龍田大社について

当社は、風の神様、始まりの神様を奉斎す。当社創祀に回帰すべく、意(こころ)して、参拝者の祈念に応え、個々の心の安定をはからしめ、渾然一体真の意(こころ)の形成に寄与し、以って大道泰平に貢献す。人は天地五行の気を禀(う)け、以って生を成すにより、一心自ら各々五気の徳備わり、五行の大過不及により五徳を発揮成す事能(あた)わざるに至る。然れば五行を以って大過成す人には之を抑え、不及成す人には之を助く事に努むる。
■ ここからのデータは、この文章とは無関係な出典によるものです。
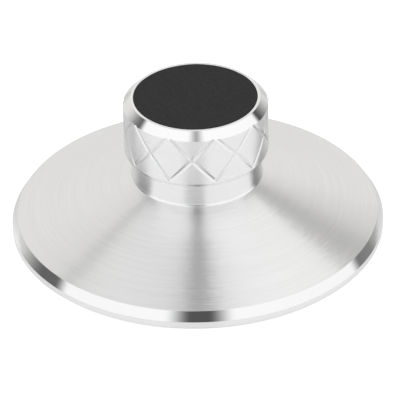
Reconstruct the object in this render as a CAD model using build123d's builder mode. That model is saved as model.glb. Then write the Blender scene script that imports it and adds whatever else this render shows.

今から約2100年前、第十代・崇神天皇(すじんてんのう)の時代、国内に凶作や疫病が流行し騒然としているなか、天皇の御夢に大神様が現れ「吾が宮を朝日の日向かう処、夕日の日隠る処の龍田の立野の小野に定めまつりて…」という御神託を授けられました。その通りにお社を造営すると、作物は豊作、疫病は退散したと伝えられ、これが当社の創建とされています。
<延喜式・龍田風神祭祝詞より>

天御柱大神(あめのみはしらのおおかみ)(別名:志那都比古神(しなつひこのかみ))
国御柱大神(くにのみはしらのおおかみ)(別名:志那都比売神(しなつひめのかみ))

龍田比古命(たつたひこのみこと)・龍田比売命(たつたひめのみこと)
「龍田」の地名は古く、初代神武天皇即位の頃までさかのぼり、龍田地区を守護されていた氏神様と伝えられる夫婦の神様です。
<延喜式・神名帳より>

祈祷参集殿の内装は陰陽五行の色です。


当社御本殿

龍田山にある御座峰。
龍田大社の神様が御降臨された聖地です。

天と地の間即ち大気・生気・風力を司る神様で、「風の神様」と申します。ご神名の「御柱(みはしら)」とは「天地万物の中心の柱」とされ、別名の「志那(しな)」とは「息長(長寿)」を意味し、「気息の長く遠く吹き亘る」とされます。つまりは天地宇宙の万物生成の中心となる「気」をお守護(まも)りくださる、幅広いお力のある神様です

当社のご神紋は八重の楓となります。当社は風の神様をお祀りしており、楓は文字通り「木」偏に「風」と書き、陰陽五行では風の神様は木気にあたることを示しています。また八重とは、四方八方の八方向を意味し、東西南北とその間の四方向を指します。風の神様の清々しい「気」が天下すべてに行きわたる様にとの祈りが込められています。

上座:天照大御神(あまてらすおおみかみ)・住吉大神(すみよしおおかみ)の相殿
中座:枚岡大神(ひらおかおおかみ)・春日大神(かすがおおかみ)の相殿
下座:高望王(たかもちおう)のお妃(平家の祖先)
*三社ともに創建年代不詳

白龍神社(はくりゅうじんじゃ):
縁結び・浄難災難除けの神様。江戸末期から明治末期まで、御神域に白蛇として現れ信仰されていましたが、一夜にして姿が見えなくなりました。その後、明治41年春、突如にごり池(現在の北葛城郡広陵町(きたかつらぎぐんこうりょうちょう)に白龍として出現されましたので、この地にお迎えし、お祀りしました。

龍田恵美須神社(たつたえびすじんじゃ):
福徳円満・商売繁盛の神様。鎌倉時代兵庫県西宮市の西宮えびす神社より御分霊を勧請(かんじょう)し、やがて江戸時代には荒廃していましたが、昭和62年に復興しました。

三室稲荷神社(みむろいなりじんじゃ):
福徳円満・商売繁盛の神様。創建年代不詳。

下照神社(しもてるじんじゃ):
祖霊社。明治時代創建

御座峰(ござがみね):風神様の降臨地とされる聖地です。
三室山(みむろやま):当社奥の宮跡地(万葉集・百人一首など)
岩瀬の杜(いわせのもり):4月の例大祭では水神様(若宇加能売命(わかうかのめのみこと)に鯉を奉納します。